The interior of Sonic Boom. Photo by Gadjo, from the Torontoist Flickr pool.

A press release went out late this morning announcing that Sonic Boom, the venerable CD/Vinyl/DVD retailer and sometimes concert venue at Bloor and Bathurst, will be pulling up stakes and moving around the corner. “It may be viewed like we’re struggling,” says founder and manager Jeff Barber. “But that’s not the case.” Sonic Boom won’t go down as a casualty in the ongoing war between brick-and-mortar record stores and digital downloaders. But it may go down as another tenant unceremoniously ousted by landlords eager to bolster their bottom line.
“The thing is,” says Barber, “we’ve never had a down year in sales. The community has embraced what we were trying to do, even as the industry’s gone to shit.” With 9,000 square feet on its street-level housing mostly racks and racks of CDs, filling the air with a familiar “click-clack” soundtrack, and 3,500 more square feet in the basement given over to vinyl, cassettes, and a tucked-way concert stage, Sonic Boom is Canada’s largest independent record store. Known for its lively in-store performances and lavish window displays, it’s also become a cultural hub of the Annex. After 10 years in the building, Barber’s landlord expressed an interest in “redeveloping” the property. And even though Barber expressed interest in paying more rent, or even purchasing the parcel, he and the rest of the Sonic Boom gang have been told to beat it. In their place, Annex residents can look forward to—wait for it—a new Dollarama.

“There’s a dollar store right down the street,” fumes Barber. “It dumbs down the neighbourhood.” Indeed, the intersection is flanked by bargain shops. And the new businesses moving in on that stretch of Bloor (including new high-end bike shops, poutineries, fro-yo merchants, and a new resto called Guu in the space formerly occupied by one of T.O.’s more hellish Burger King franchises) make a Dollarama east of Bathurst seem, well, out of character with recent developments. And, west of Bathurst, the granddaddy of low prices, Honest Ed’s, is already perched kitty-corner to Sonic Boom’s current digs, dominating the dollar-store/bargain-shopping milieu.

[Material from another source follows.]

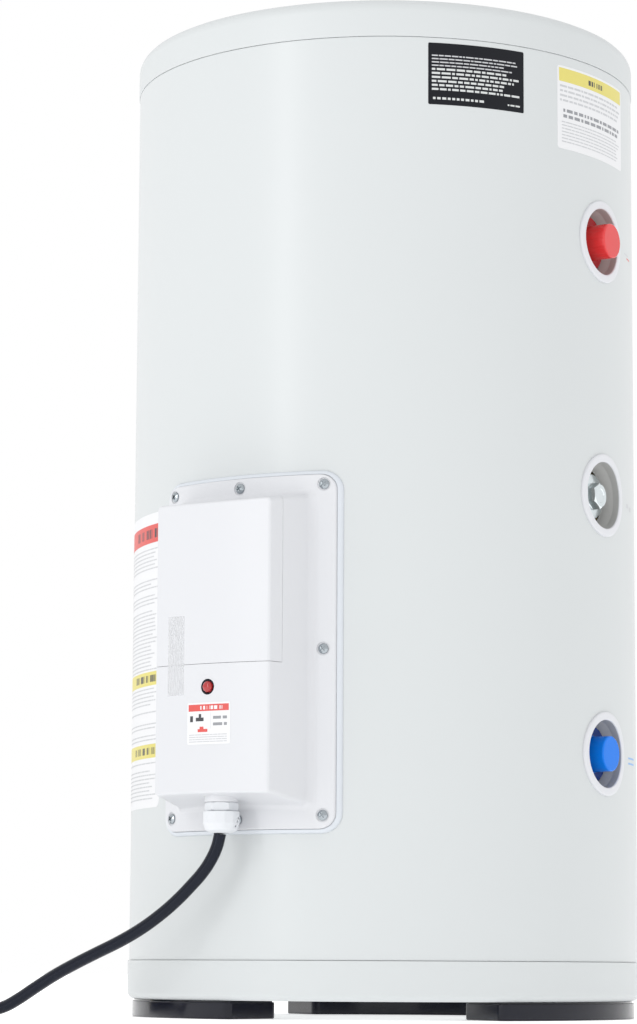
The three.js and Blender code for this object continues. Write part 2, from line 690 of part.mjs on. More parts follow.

But now Sonic Boom will get even friendlier with Ed Mirvish’s carnival-o’-bargains, taking up shop in the Honest Ed’s complex in late August. Barber has worked out a “very favourable lease” with the building’s owners and will be taking over approximately 11,000 square feet on the east side of the building, “right where the [Bathurst] streetcar stops.” In-store performances will still be a staple. And with 60 linear feet of street-facing windows, Sonic Boom’s massive, eye-catching dioramas will still be a feature of the store, though they’ll have to be scaled back a bit. Barber also plans to open a satellite store in Kensington Market, though he hasn’t yet signed the lease and remains hush on the details. He did say that the new outlet will be “vinyl focused” while also selling “vintage casual wear and curios.” And if you’ve ever spent half-a-second in Kensington Market, you know the curio market simply cannot be saturated.
Despite the setback, Barber remains confident that Sonic Boom will be a touchstone of Toronto’s music, and retail, culture. “I’d like to say I had a crystal ball that told me what to do,” he says about opening the store in 2001. “But I didn’t. The staff does a great, creative job, making it an entertaining place. We try to make it an event to walk in the store. And we’ve stuck to our guns, where a lot of places, like HMV, have abandoned selling CDs altogether… and the vinyl resurgence has been astronomical. We’re still selling vinyl hand-over-fist.”
With the recent announcement that the neighbouring Bloor Cinema will be closing its doors for an indeterminate length of time as of June 30, it seems as if the eastern edge of Bloor and Bathurst is losing two of Toronto’s major cultural institutions. Three if you count the Burger King.